Dissecting Genetic Yield-Related Traits for Soybean Breeding

By Barb Baylor Anderson

Increases in soybean yield through breeding during the past few decades have been slower than farmers expected, primarily because of an overall low level of genetic diversity in soybeans and a narrow genetic base of ancestral soybean lines used in soybean breeding programs.

Jianxin Ma, Purdue University agronomy professor, is hoping to change that trajectory. He is in his third year of serving as principal investigator for a research project to dissect genetic yield-related traits for soybean breeding that is funded by the Indiana Soybean Alliance.

“Wild soybean has more abundant genetic diversity and contains useful yield genes that have not yet been used in a commercial soybean breeding program,” says Ma. “But it is difficult to use these genes in breeding unless the favorable traits and undesirable wild traits are first identified.”

Ma and his team previously developed two large recombinant inbred lines to identify the genes or genomic regions associated with domestication traits and yield components. To date, they have found lines with favorable yield component traits that include pod numbers per node, node numbers per plant and seed sizes as well as more favorable plant architecture traits associated with branching angles and leave shapes. Promising lines have been further crossed with elite varieties to produce new populations for more effective gene discovery and trait introgression.

“We hope to develop molecular markers for implementing marker-assisted selection for yield-related traits in breeding programs,” says Ma. “These activities are complementary to a project funded by the North Central Soybean Research Program (NCSRP) where we have pinpointed genomic regions associated with high yield and selected high-yielding experimental lines that can be used to further improve elite soybean varieties of benefit to farmers in the near future.”

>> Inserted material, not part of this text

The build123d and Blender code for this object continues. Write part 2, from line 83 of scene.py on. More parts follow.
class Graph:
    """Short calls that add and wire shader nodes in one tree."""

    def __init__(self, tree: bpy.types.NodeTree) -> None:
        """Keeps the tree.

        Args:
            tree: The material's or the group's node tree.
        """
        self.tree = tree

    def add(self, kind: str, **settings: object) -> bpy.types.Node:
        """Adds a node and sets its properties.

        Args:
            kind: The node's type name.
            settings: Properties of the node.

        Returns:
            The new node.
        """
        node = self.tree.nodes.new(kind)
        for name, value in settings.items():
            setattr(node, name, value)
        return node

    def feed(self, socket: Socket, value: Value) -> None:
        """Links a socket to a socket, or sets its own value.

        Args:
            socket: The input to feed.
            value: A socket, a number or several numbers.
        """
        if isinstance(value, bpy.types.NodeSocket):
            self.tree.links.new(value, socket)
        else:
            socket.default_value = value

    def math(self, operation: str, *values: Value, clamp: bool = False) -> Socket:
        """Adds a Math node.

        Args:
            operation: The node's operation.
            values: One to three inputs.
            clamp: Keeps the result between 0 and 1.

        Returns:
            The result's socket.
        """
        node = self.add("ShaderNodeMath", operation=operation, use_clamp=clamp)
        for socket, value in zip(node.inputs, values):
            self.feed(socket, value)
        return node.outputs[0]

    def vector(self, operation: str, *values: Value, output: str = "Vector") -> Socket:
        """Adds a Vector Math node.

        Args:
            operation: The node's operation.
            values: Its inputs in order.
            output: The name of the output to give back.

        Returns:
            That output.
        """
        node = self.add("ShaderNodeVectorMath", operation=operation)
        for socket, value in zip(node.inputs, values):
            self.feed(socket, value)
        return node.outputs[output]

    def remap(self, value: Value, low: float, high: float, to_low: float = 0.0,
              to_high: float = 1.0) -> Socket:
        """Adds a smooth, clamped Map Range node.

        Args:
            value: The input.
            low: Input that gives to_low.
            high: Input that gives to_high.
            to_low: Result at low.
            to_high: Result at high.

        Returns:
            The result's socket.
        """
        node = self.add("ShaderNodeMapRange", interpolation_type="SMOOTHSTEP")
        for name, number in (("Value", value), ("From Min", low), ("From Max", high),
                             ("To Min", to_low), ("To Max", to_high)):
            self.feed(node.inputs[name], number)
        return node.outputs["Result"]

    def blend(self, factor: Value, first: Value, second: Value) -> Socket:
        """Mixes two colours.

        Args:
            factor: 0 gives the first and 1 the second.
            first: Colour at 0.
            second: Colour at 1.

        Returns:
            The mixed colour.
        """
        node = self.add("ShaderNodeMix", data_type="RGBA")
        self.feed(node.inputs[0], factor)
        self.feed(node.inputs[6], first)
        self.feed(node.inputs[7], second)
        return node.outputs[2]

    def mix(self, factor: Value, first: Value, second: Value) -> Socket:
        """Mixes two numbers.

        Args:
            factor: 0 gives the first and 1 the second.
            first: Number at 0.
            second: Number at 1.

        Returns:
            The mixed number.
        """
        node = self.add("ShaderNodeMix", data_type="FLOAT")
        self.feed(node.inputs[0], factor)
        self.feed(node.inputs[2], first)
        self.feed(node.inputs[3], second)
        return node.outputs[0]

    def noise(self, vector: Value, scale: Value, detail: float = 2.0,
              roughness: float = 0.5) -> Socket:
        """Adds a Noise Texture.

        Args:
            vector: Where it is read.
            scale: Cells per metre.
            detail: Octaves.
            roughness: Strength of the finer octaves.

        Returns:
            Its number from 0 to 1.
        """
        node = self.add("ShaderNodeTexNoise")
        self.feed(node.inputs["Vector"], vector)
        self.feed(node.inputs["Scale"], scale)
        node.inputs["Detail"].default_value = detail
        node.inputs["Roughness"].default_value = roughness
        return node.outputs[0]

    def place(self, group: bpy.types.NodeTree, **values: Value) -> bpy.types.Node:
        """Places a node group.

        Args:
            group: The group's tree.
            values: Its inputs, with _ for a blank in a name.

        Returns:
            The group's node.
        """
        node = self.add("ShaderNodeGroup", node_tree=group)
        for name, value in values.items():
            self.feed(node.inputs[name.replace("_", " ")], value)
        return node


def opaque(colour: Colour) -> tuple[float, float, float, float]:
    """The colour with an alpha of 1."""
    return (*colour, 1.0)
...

Ma says findings from this project will provide both pre-breeding lines with enhanced yield component traits and the knowledge needed for effective selection of desirable yield component traits in soybean breeding. Researchers plan next to locate and validate candidate genes associated with yield components traits and design molecular markers for precise selection of those traits in breeding. Commercial variety availability remains a few years away.